The term deepfake is short for a simulation powered by deep learning technology, AI that consumes enormous amounts of data to try and replicate something human, like having a conversation (like ChatGPT) or creating an image or illustration (like Dall-E).
According to Techxplore, experts in cyber security say that deepfake technology has advanced to a point where it can be used in real-time, enabling people to use someone’s face, voice and even movements in a call or virtual meeting. Furthermore, the technology is pretty widely available and relatively easy to use, and it’s only getting better.
Real-time deepfakes have been known to be used to scare grandparents into sending money to their simulated relatives, influence voters’ opinions or scam money out of lonely people looking for a connection.
“Thanks to AI tools that create ‘synthetic media’ or otherwise generate content, a growing percentage of what we’re looking at is not authentic, and it’s getting more difficult to tell the difference,” warned the Federal Trade Commission.
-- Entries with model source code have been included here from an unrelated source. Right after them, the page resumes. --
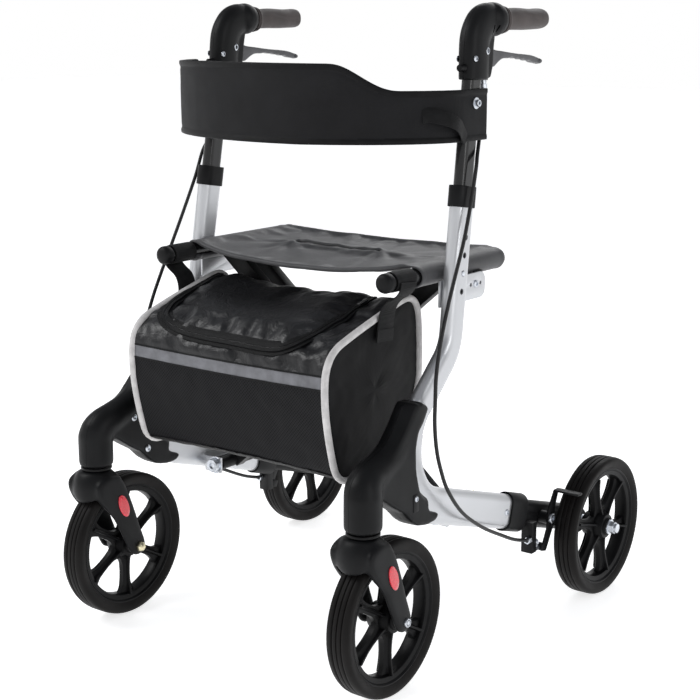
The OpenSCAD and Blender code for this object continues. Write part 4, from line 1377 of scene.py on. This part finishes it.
def backrest():
    arc = [-130 + i * 2.5 for i in range(105)]
    rows = [0, 0.012, 0.03, 0.055, 0.08, 0.1, 0.12] + [0.12 + 0.76 * i / 16 for i in range(1, 16)]
    rows += [1 - r for r in (0.12, 0.1, 0.08, 0.055, 0.03, 0.012, 0)]
    outer, inner, fs = [], [], []
    for a in arc:
        for r in rows:
            p, n = band_point(a)
            low, top = band_edges(p.x)
            if p.x < 0 and p.y > -60:
                low, top = low + 14, top - 22
            z = low + (top - low) * r
            e = min(r, 1 - r) * (top - low)
            t = 1.5 + 1.1 * math.exp(-((e - 3.4) / 3.4) ** 4) - 0.9 * math.exp(-((e - 8.8) / 1.3) ** 2)
            wav = 1.1 * noise.noise(V((a * 0.045, z * 0.016, 0.3))) + 0.35 * noise.noise(V((a * 0.16,
                                                                                            z * 0.05, 2.0)))
            if abs(a) > 84:
                wav *= 0.2
            outer.append((p + n * (wav + t), z))
            inner.append((p + n * (wav - t), z))
    vs = [(p.x * MM, p.y * MM, z * MM) for p, z in outer + inner]
    m, n = len(rows), len(outer)
    for i in range(len(arc) - 1):
        for j in range(m - 1):
            q = (i * m + j, (i + 1) * m + j, (i + 1) * m + j + 1, i * m + j + 1)
            fs += [q, tuple(n + k for k in reversed(q))]
        for j in (0, m - 1):
            a, b = i * m + j, (i + 1) * m + j
            fs.append((a, b, n + b, n + a))
    for i in (0, len(arc) - 1):
        for j in range(m - 1):
            a, b = i * m + j, i * m + j + 1
            fs.append((a, b, n + b, n + a))
    o = piece("backrest_band", vs, fs, "band", 50)
    o.data.materials.append(M["binding"].m)
    for p in o.data.polygons:
        c = p.center / MM
        low, top = band_edges(c.x)
        if min(c.z - low, top - c.z) < 7.4:
            p.material_index = 1
    subdivide(o)
    shade(o, 0)
    return o


def hardware():
    # carrying strap sewn on near the right end: angle along the bow, height, distance from the band
    pts, nn = [], []
    for a, z, out in ((63, 701, 2.6), (65.5, 702, 5), (68.5, 701, 9), (72, 698.5, 12.5), (75.5, 695, 13.5),
                      (79, 690.5, 12), (82, 685, 8.5), (84.5, 679.5, 5), (86.5, 674.5, 3.2), (88, 670.5, 2.6)):
        p, n = band_point(a, out)
        pts.append(V((p.x, p.y, z)))
        nn.append(n)
    pts = path(pts, 4)
    last = len(nn) - 1
    nor = [nn[i // 4].lerp(nn[min(last, i // 4 + 1)], (i % 4) / 4) + V((0, 0, 0.35)) for i in range(len(pts))]
    strap = ribbon("strap", pts, nor, 9, 1.7, "webbing", 0.0)
    # bolts through both ends
    bolts = []
    for s in (1, -1):
        at = (s * 223.2, -42, 714)
        bolts.append(lathe("w", [(0, 0), (0, 7.2), (1.2, 7.2), (1.4, 6.6), (1.4, 0)], "zinc", (s, 0, 0), at,
                           28))
        bolts.append(screw((s * 224.6, -42, 714), (s, 0, 0), 4.4, 4.2, hexr=2.2))
    return join("backrest_hardware", bolts + [strap], smooth=40)


band = backrest()
for o in (band, hardware()):
    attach(o, "left_handle")
    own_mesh(o)
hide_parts("backrest")
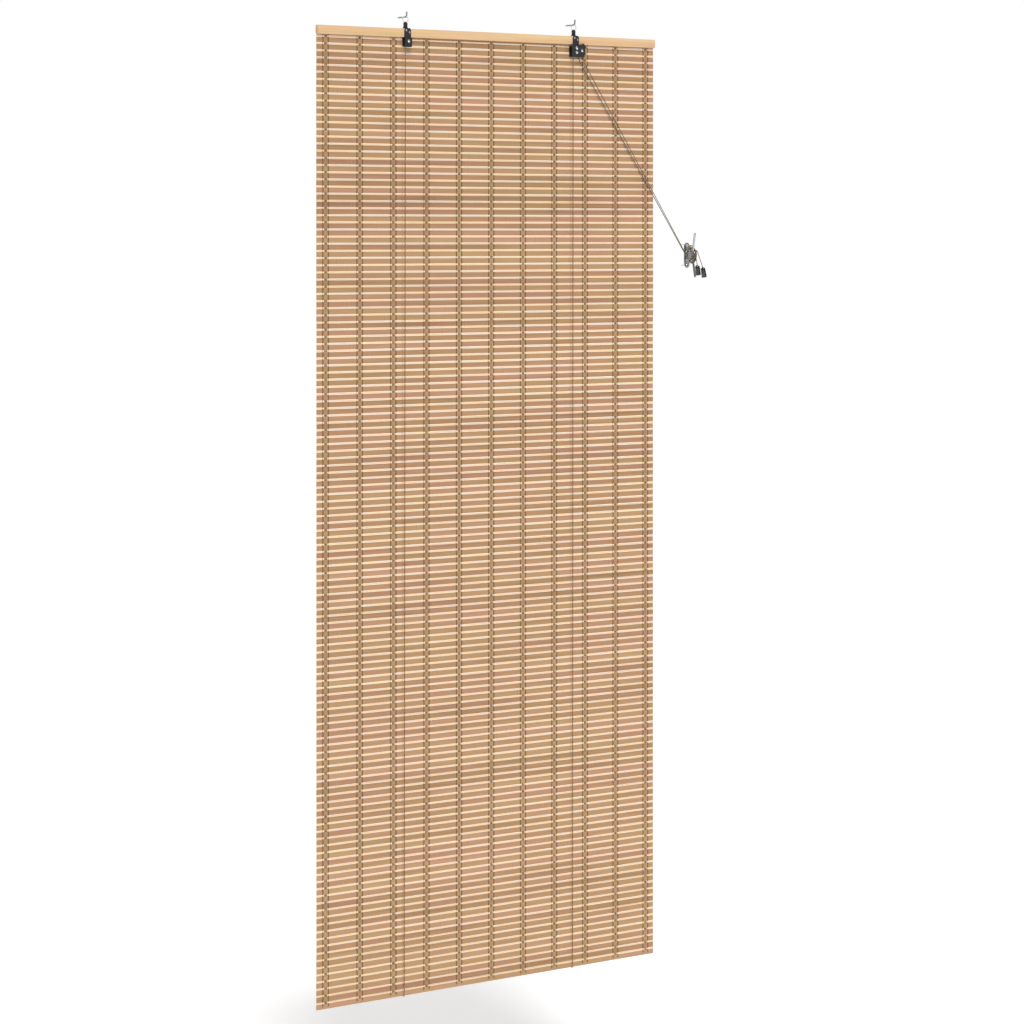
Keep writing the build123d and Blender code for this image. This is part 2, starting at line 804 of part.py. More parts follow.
with BuildPart() as cord_wrap:
    with BuildSketch(Plane.XZ.offset(wrap_out)):
        with Locations((cleat_x, cleat_z + wrap_rise)):
            Ellipse(wrap_width / 2, wrap_height / 2)
    extrude(amount=wrap_depth)
    cleat_outline(cleat_width + 2 * wrap_clearance, wrap_clearance, Mode.SUBTRACT)
write(cord_wrap, "cord_wrap")


def bell(top, lean):
    """A bell-shaped cord end, hollow below, whose cord enters at the top and is knotted inside."""
    down = Plane(top, x_dir=(0, 1, 0), z_dir=(sin(radians(lean)), 0, -cos(radians(lean))))
    middle_radius = (bell_top_radius + bell_radius) / 2
    with BuildSketch(down) as top_circle:
        Circle(bell_top_radius)
    with BuildSketch(down.offset(bell_height / 2)) as middle_circle:
        Circle(middle_radius)
    with BuildSketch(down.offset(bell_height)) as rim:
        Circle(bell_radius)
    loft([top_circle.sketch, middle_circle.sketch, rim.sketch])
    with BuildSketch(down.offset(bell_height / 2)) as hollow_top:
        Circle(middle_radius - bell_wall)
    with BuildSketch(down.offset(bell_height)) as hollow_rim:
        Circle(bell_radius - bell_wall)
    loft([hollow_top.sketch, hollow_rim.sketch], mode=Mode.SUBTRACT)


with BuildPart() as left_cord_bell:
    bell(left_tail_points[-1], left_bell_lean)
write(left_cord_bell, "left_cord_bell")

with BuildPart() as right_cord_bell:
    bell(right_tail_points[-1], right_bell_lean)
write(right_cord_bell, "right_cord_bell")

cord_volumes["left lift cord"] = (left_lift_cord.part.volume, left_lift_length)
cord_volumes["right lift cord"] = (right_lift_cord.part.volume, right_lift_length)
for name, (volume, length) in cord_volumes.items():
    ratio = volume / (pi * cord_radius**2 * length)
    print(name, round(length, 1), "mm, volume ratio", round(ratio, 4))
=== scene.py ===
import math
import random

import bmesh
import bpy
from mathutils import Matrix, Vector


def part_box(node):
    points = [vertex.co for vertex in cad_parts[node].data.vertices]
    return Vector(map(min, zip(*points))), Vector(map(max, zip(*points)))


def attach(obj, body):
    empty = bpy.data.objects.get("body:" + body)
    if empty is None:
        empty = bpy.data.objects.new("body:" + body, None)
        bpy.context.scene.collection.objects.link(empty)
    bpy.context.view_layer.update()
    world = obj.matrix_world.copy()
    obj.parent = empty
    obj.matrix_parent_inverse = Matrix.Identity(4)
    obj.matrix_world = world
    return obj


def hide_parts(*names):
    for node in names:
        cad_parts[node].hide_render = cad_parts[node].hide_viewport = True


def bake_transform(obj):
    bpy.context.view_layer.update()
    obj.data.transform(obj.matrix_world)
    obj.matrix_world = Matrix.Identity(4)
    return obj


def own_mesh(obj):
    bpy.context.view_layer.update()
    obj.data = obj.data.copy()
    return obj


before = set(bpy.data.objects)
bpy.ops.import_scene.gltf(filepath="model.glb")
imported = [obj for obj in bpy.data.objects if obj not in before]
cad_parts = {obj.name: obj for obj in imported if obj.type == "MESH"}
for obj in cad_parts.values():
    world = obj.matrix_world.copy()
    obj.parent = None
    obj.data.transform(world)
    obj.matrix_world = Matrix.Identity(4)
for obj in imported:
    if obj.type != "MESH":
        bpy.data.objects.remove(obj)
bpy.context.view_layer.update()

MM = 0.001

# ---- The cords' routes, in metres ----------------------------------------------------------------

# Each lift cord runs from its knot behind the rail, down the back, under the mat, up the front and over
# its pulley to the lock.
LEFT_LIFT = [
    (-0.2555, -0.00685, -0.0385), (-0.2555, -0.0090, -2.2146), (-0.2555, -0.0090, -2.2256),
    (-0.2555, -0.0150, -2.2256), (-0.2555, -0.0150, -2.2146), (-0.2555, -0.0192, -0.0600),
    (-0.2555, -0.0192, -0.0490), (-0.2445, -0.0192, -0.0490), (0.2398, -0.0212, -0.0490),
    (0.25079, -0.02125, -0.0490), (0.2719, -0.02125, -0.05518), (0.2719, -0.02125, -0.0770),
]
RIGHT_LIFT = [
    (0.2445, -0.00685, -0.0385), (0.2445, -0.0090, -2.2146), (0.2445, -0.0090, -2.2256),
    (0.2445, -0.0150, -2.2256), (0.2445, -0.0150, -2.2146), (0.2445, -0.01715, -0.0697),
    (0.2445, -0.01715, -0.0587), (0.25374, -0.01715, -0.0587), (0.26095, -0.01715, -0.0770),
]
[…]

When asked about this, Andrew Gardner, vice president of research, innovation and AI at Gen said that “we know we’re not prepared as a society” for this threat. More specifically, there aren’t real available verification tools to immediately go to if you are being scammed. Such tools are slowly emerging, but not fast enough, and the ones available are not always effective or accessible to the average person.
According to Yisroel Mirsky, an AI researcher and deepfake expert at Ben-Gurion University of the Negev, it’s possible to create a deepfake video from a single photo, and a “decent” clone of a voice from as little as three or four seconds of audio. But the tools needed for that are quite complex and expensive, and according to Gardner the tools widely available to make deepfakes require about five minutes of audio and one to two hours of video.
Faced with this complicated problem, experts suggest a simple solution against deepfakes impersonating a family member: Have a code or secret word that all members of the family know and is hard to guess.
Ally Armeson, the program director of the Cybercrime Support Network says that there are clues that can expose a video deepfake, such as the person blinking too much or too little, having eyebrows that don’t fit the face or hair in the wrong spot, and skin that doesn’t match their age.
She also urges people to give their conversation partner these simple tasks: turn their head around and to put a hand in front of their face. She states that these actions can reveal a deepfake because the technology hasn’t been trained to do them realistically yet.
Mirsky and his team at Ben-Gurion University have developed a different approach, called D-CAPTCHA, which poses a test designed to confuse and reveal real-time deepfakes- for example, asking callers to hum, laugh, sing or just clear their throat.
On another, more hopeful note, Gardner states that the experiences people are currently having with AI and apps like ChatGPT have made them quicker to question what is real and what is fake, and to look more critically at what they’re seeing.